PHYLLIS DILLER: You know you're old when your walker has an airbag.

(LAUGHTER)

DILLER: And your birthday cake looks like a prairie fire.

(LAUGHTER)

DILLER: And your birth certificate is on a scroll.

(LAUGHTER)

DILLER: Halley's Comet goes over and you say, there it goes again.

(LAUGHTER)

DILLER: Somebody compliments you on your alligator shoes, and you're barefoot.

(LAUGHTER)

DAVID GREENE, HOST:

That was her final stand-up performance, the end of a career that lasted for decades, even though she started late. Born Phyllis Ada Driver in Lima, Ohio, she didn't get into comedy until she was 37 years old and married with five kids.

INSKEEP: Her husband was chronically unemployed, and though she called herself a born comic, she told the Archive of American Television that it was just poverty that drove her to start performing.

DILLER: Remember, I'm motivated by money. I've got these children, and no home. Homeless family of seven for five years. That was my motivation.

INSKEEP: The motivation worked. Phyllis Diller went on to perform on "The Ed Sullivan Show." She appeared with the likes of Bob Hope and Sammy Davis, Jr., in films and on television.

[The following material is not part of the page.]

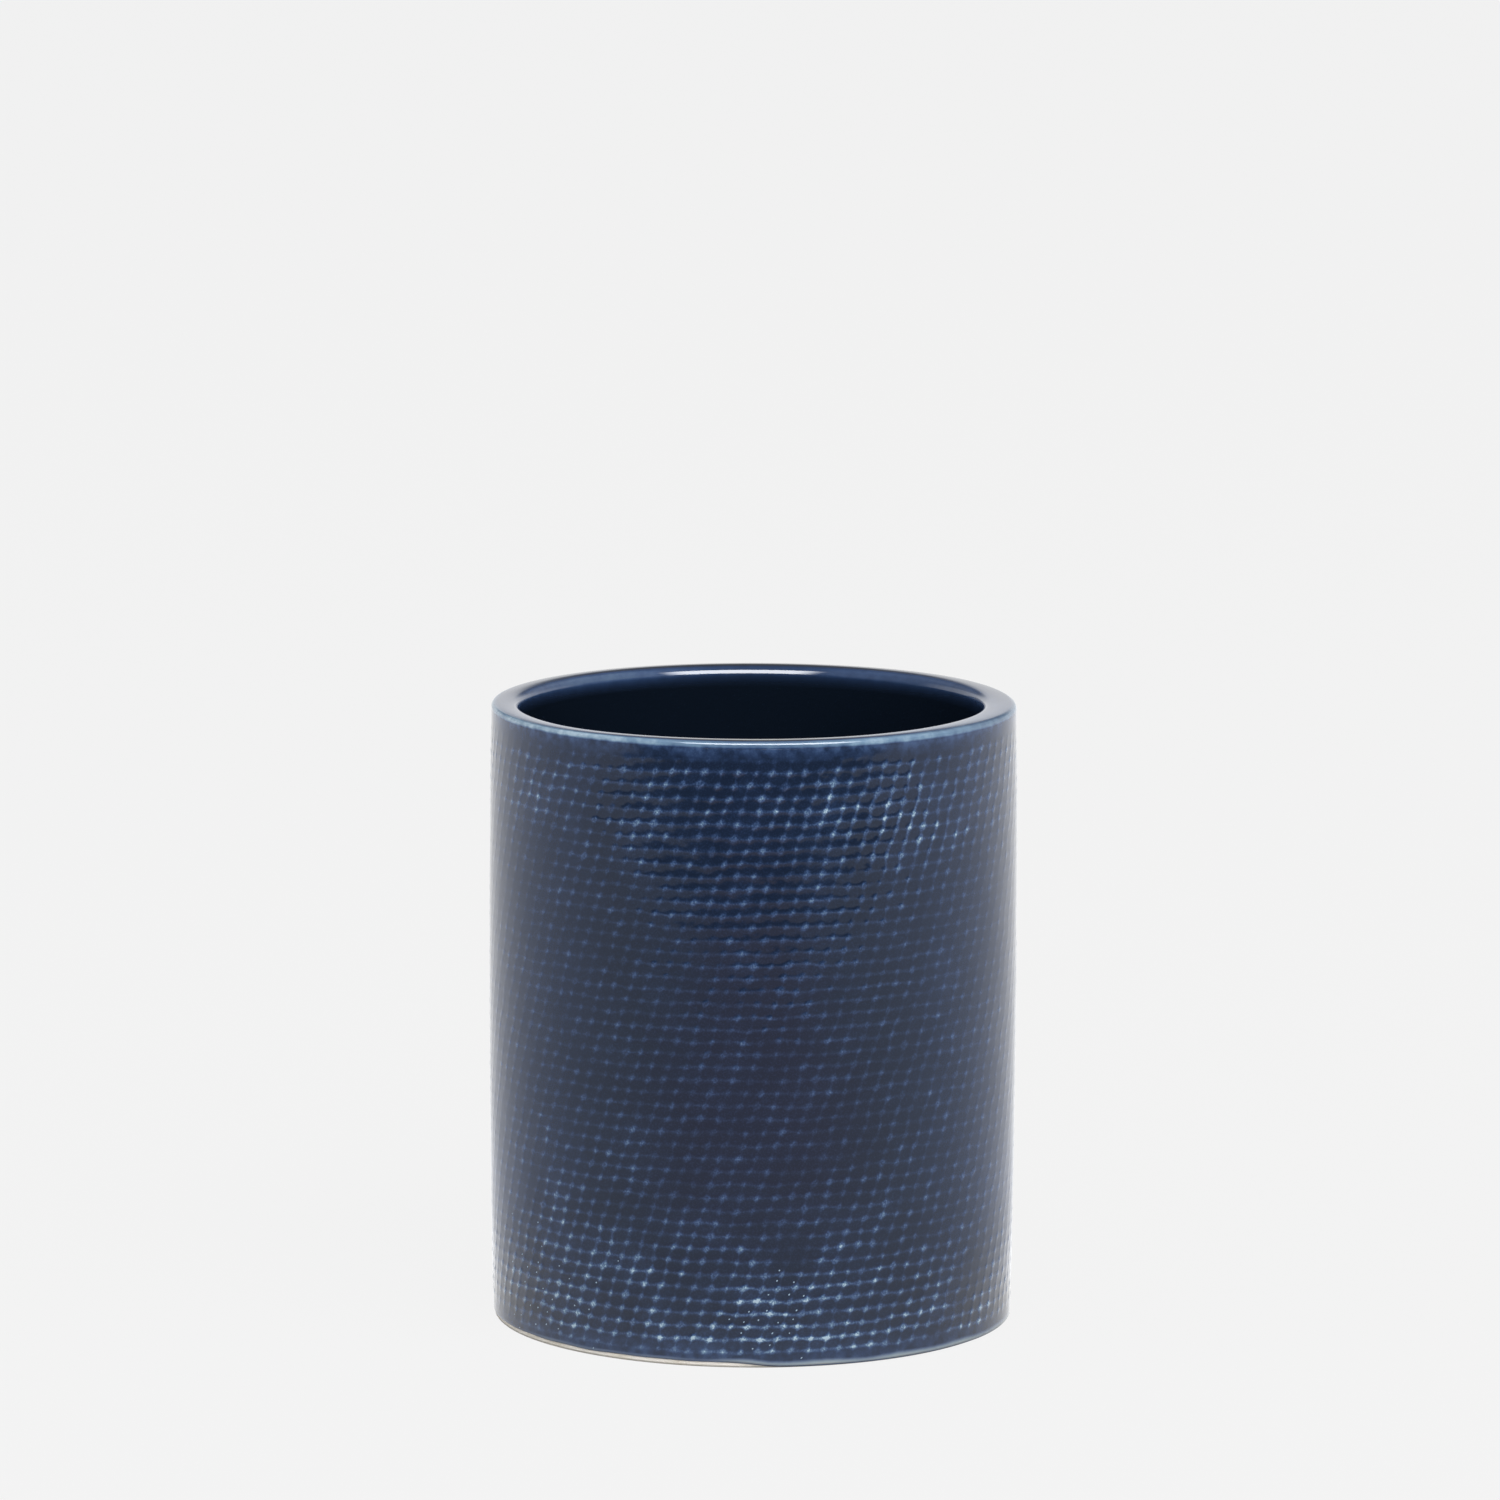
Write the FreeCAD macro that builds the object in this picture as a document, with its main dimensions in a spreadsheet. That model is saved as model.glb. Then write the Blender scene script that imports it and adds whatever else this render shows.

She performed on Broadway as Dolly in "Hello Dolly."

GREENE: Diller was also a self-described good cook, an accomplished painter, a classical pianist, and a singer. Here she is singing "Smile," in a recording from earlier this year.

(SOUNDBITE OF SONG, "SMILE")

DILLER: Smile as though your heart is aching, smile even though it's breaking.

INSKEEP: Phyllis Diller was almost 90 when she talked with NPR's Scott Simon about growing old.

(SOUNDBITE OF ARCHIVED RECORDING)

DILLER: Look at all the old comics who lived to be a hundred. I can name two - George Burns, Bob Hope. Milton Berle, 96. What do you think keeps them alive? Laughter. Comedy.

INSKEEP: Phyllis Diller laughed on the way to age 95 and kept many other people laughing along the way.